Les conséquences se font déjà sentir. Des enseignants désaffectent le système public pour les établissements privés, où ils sont des vacataires. La qualité des prestations dans le public en prend un coup. Quant aux plus brillants d’entre eux, ils sont débauchés par des universités et instituts du Nord.
Alors que le personnel enseignant des universités publiques est vieillissant, aucune relève à l’horizon. Déjà 6 ans maintenant que l’université de Ouagadougou cherche vainement à recruter un assistant pour les facultés de droit et d’économie. « Quand on en trouve, il ne reste pas longtemps, préférant aller voir ailleurs. » constate amer Jean- Claude Naba, un enseignant gréviste. Or, selon les estimations des syndicalistes, d’ici 2013, une soixantaine d’enseignants-chercheurs iront à la retraite. En 2016, ils seront 120 à être atteints par la limite d’âge. Au même moment, les contingents de nouveaux bacheliers va grossissant.

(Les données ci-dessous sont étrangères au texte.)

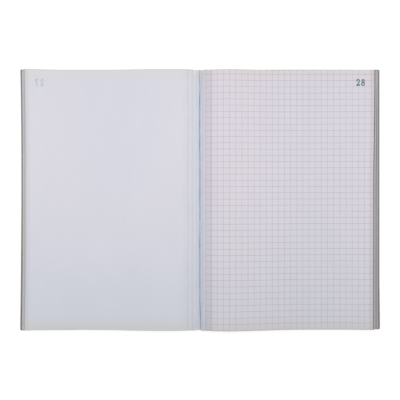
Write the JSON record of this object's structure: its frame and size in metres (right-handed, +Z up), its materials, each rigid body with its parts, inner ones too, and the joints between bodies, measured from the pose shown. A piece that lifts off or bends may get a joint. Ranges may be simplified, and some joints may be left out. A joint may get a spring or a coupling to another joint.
{
  "type": "triplicate book",
  "caption": "Open A5-size triplicate copy book with squared, numbered leaves in two curved blocks, board covers, a cloth spine tape and a writing shield.",
  "frame": {"origin": "centre of the open book's footprint, on the surface that it lies on", "axes": "+X across the spread towards the right-hand page's fore-edge, +Y along the spine towards the head of the page, +Z up"},
  "size_m": [0.2936, 0.2124, 0.0106],
  "materials": {
    "leaf_paper_left": "matt, uncoated bluish white copy paper",
    "leaf_paper_right": "matt, uncoated white copy paper with faint grey-violet 5 mm squares",
    "stub_paper": "glued paper stubs, bluish from the pressed copy coating",
    "cover_board": "grey board, matt",
    "spine_cloth": "fine dark blue-grey bookbinding cloth",
    "shield_card": "manila card, matt"
  },
  "bodies": {
    "right_block": {"set_29": "leaf_paper_right", "set_30": "leaf_paper_right", "set_31": "leaf_paper_right", "set_32": "leaf_paper_right", "set_33": "leaf_paper_right", "set_34": "leaf_paper_right", "set_35": "leaf_paper_right", "set_36": "leaf_paper_right", "set_37": "leaf_paper_right", "set_38": "leaf_paper_right", "set_39": "leaf_paper_right", "set_40": "leaf_paper_right", "set_41": "leaf_paper_right", "set_42": "leaf_paper_right", "set_43": "leaf_paper_right", "set_44": "leaf_paper_right", "set_45": "leaf_paper_right", "set_46": "leaf_paper_right", "set_47": "leaf_paper_right", "set_48": "leaf_paper_right", "set_49": "leaf_paper_right", "set_50": "leaf_paper_right", "stub_pad_right": "stub_paper", "spine_tape_right": "spine_cloth"},
    "left_block": {"set_01": "leaf_paper_left", "set_02": "leaf_paper_left", "set_03": "leaf_paper_left", "set_04": "leaf_paper_left", "set_05": "leaf_paper_left", "set_06": "leaf_paper_left", "set_07": "leaf_paper_left", "set_08": "leaf_paper_left", "set_09": "leaf_paper_left", "set_10": "leaf_paper_left", "set_11": "leaf_paper_left", "set_12": "leaf_paper_left", "set_13": "leaf_paper_left", "set_14": "leaf_paper_left", "set_15": "leaf_paper_left", "set_16": "leaf_paper_left", "set_17": "leaf_paper_left", "set_18": "leaf_paper_left", "set_19": "leaf_paper_left", "set_20": "leaf_paper_left", "set_21": "leaf_paper_left", "set_22": "leaf_paper_left", "set_23": "leaf_paper_left", "set_24": "leaf_paper_left", "set_25": "leaf_paper_left", "set_26": "leaf_paper_left", "set_27_original_and_duplicate": "leaf_paper_left", "leaf_27_triplicate": "leaf_paper_left", "stub_pad_left": "stub_paper", "spine_tape_left": "spine_cloth"},
    "leaf_28_original": {"leaf_28_original": "leaf_paper_right"},
    "leaf_28_duplicate": {"leaf_28_duplicate": "leaf_paper_right"},
    "leaf_28_triplicate": {"leaf_28_triplicate": "leaf_paper_right"},
    "front_cover": {"front_cover": "cover_board"},
    "back_cover": {"back_cover": "cover_board"},
    "writing_shield": {"writing_shield": "shield_card"}
  },
  "joints": [
    {"name": "book_close", "type": "hinge", "parent": "right_block", "child": "left_block", "pos_m": [-0.00056, 0, 0.009], "axis": [0, -1, 0], "range_deg": [-172.5, 0]},
    {"name": "front_cover_fold", "type": "hinge", "parent": "left_block", "child": "front_cover", "pos_m": [-0.00526, 0, 0.00005], "axis": [0, -1, 0], "range_deg": [0, 175]},
    {"name": "back_cover_fold", "type": "hinge", "parent": "right_block", "child": "back_cover", "pos_m": [0.00294, 0, 0.00005], "axis": [0, -1, 0], "range_deg": [-175, 0]},
    {"name": "leaf_28_turn", "type": "hinge", "parent": "right_block", "child": "leaf_28_original", "pos_m": [0.00422, 0, 0.00756], "axis": [0, -1, 0], "range_deg": [0, 162]},
    {"name": "leaf_28_duplicate_turn", "type": "hinge", "parent": "right_block", "child": "leaf_28_duplicate", "pos_m": [0.00422, 0, 0.00756], "axis": [0, -1, 0], "range_deg": [0, 158]},
    {"name": "leaf_28_triplicate_turn", "type": "hinge", "parent": "right_block", "child": "leaf_28_triplicate", "pos_m": [0.00422, 0, 0.00756], "axis": [0, -1, 0], "range_deg": [0, 154]},
    {"name": "shield_slide", "type": "slide", "parent": "right_block", "child": "writing_shield", "axis": [1, 0, 0], "range_m": [0, 0.135]}
  ],
  "couplings": [
    {"joint": "leaf_28_duplicate_turn", "follows": "leaf_28_turn", "ratio": 0.975},
    {"joint": "leaf_28_triplicate_turn", "follows": "leaf_28_turn", "ratio": 0.95}
  ]
}
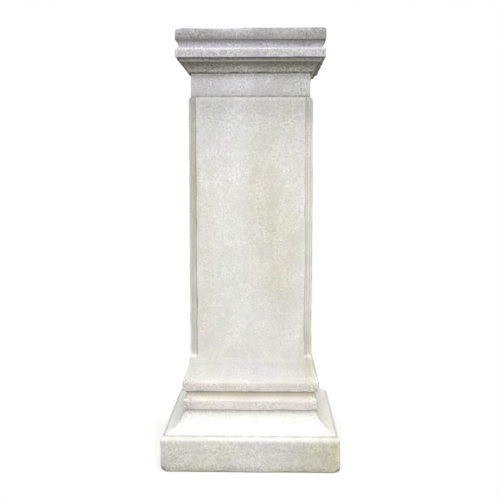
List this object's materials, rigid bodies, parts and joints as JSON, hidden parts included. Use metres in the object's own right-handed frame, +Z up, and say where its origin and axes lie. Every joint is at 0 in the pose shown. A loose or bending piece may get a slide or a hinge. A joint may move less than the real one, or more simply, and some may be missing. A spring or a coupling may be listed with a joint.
{
  "type": "column pedestal",
  "caption": "Square cast-stone column pedestal with a moulded base on a plinth, a panelled die and a moulded cap, which carries a column, an urn or a statue on its flat top.",
  "frame": {"origin": "centre of the underside of the plinth", "axes": "+Z up, the pedestal's axis; -Y is the side that faces the viewer in the picture, and all four sides are alike"},
  "size_m": [0.4, 0.4, 0.975],
  "materials": {
    "cast_stone": "matt weathered cast stone, fine sandy grain"
  },
  "bodies": {
    "root": {"pedestal": "cast_stone"}
  },
  "joints": []
}
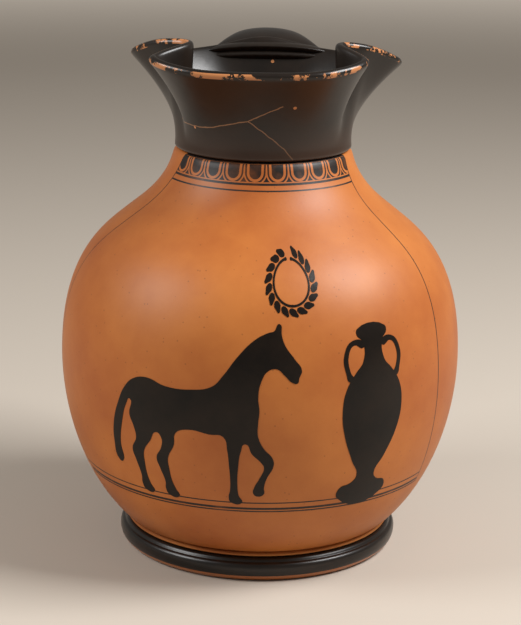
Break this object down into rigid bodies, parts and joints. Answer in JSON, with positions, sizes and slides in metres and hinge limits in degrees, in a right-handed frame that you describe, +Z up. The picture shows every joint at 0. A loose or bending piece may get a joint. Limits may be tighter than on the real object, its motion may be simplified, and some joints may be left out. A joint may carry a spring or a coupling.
{
  "type": "oinochoe",
  "caption": "Trefoil-mouthed wine jug with a round body, a ring foot, a black neck with a wide pouring lobe and a strap handle at the back.",
  "frame": {"origin": "on the standing surface, under the middle of the round body", "axes": "+Z up along the jug's axis, -Y towards the pouring lobe, +Y towards the handle, +X to the right as seen from the pouring lobe"},
  "size_m": [0.172, 0.172, 0.2207],
  "materials": {
    "fired_clay": "fine orange clay, burnished to a soft sheen",
    "black_gloss": "black slip fired to a soft gloss, worn and chipped at the edges",
    "luting_clay": "bare clay, slightly rough"
  },
  "bodies": {
    "root": {"foot": "black_gloss", "foot_luting_ring": "luting_clay", "body": "fired_clay", "neck_luting_coil": "luting_clay", "neck_and_mouth": "black_gloss", "handle": "black_gloss", "handle_upper_luting": "black_gloss", "handle_lower_luting": "black_gloss"}
  },
  "joints": []
}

Pour la tenue d’assises de l’enseignement supérieur
Les grèves en cascades font planer aujourd’hui le risque d’une année invalidée. Déjà, le CAMES (Conseil Africain et Malgache pour l’Enseignement Supérieur) organisme de coordination des problèmes de l’Enseignement Supérieur des les pays d’Afrique francophone, mettait les autorités burkinabè en garde quant à la validité de l’année universitaire en cours. Du coup, certains accusent les enseignants de prendre l’avenir des étudiants en otage. « C’est une lutte pour la postérité, parce que beaucoup de professeurs qui sont dans le mouvement, partent à la retraite d’ici 2 à 3 ans. Je ne comprends pas si c’est parce que c’est à l’université qu’on parle des étudiants. Quelque part, à l’hôpital, si le personnel fait grève et les malades meurent, est-ce qu’on se soucie d’eux ? », se défend, Magloire Somé.
Pour une sortie de crise définitive, beaucoup appellent à la tenue d’assises de l’enseignement supérieur au cours desquelles on fera le diagnostic de tous les maux de l’institution. Sans quoi l’institution, estime Christelle, une étudiante, l’université coure à sa perte. Pour le moment, la météo de l’éducation burkinabè n’affiche pas une baisse de température les jours à venir. Déjà, un autre syndicat, celui des enseignants du secondaire et du supérieur (SNESS), annonce vient de déposer un préavis de grève pour les 21 et 22 Avril.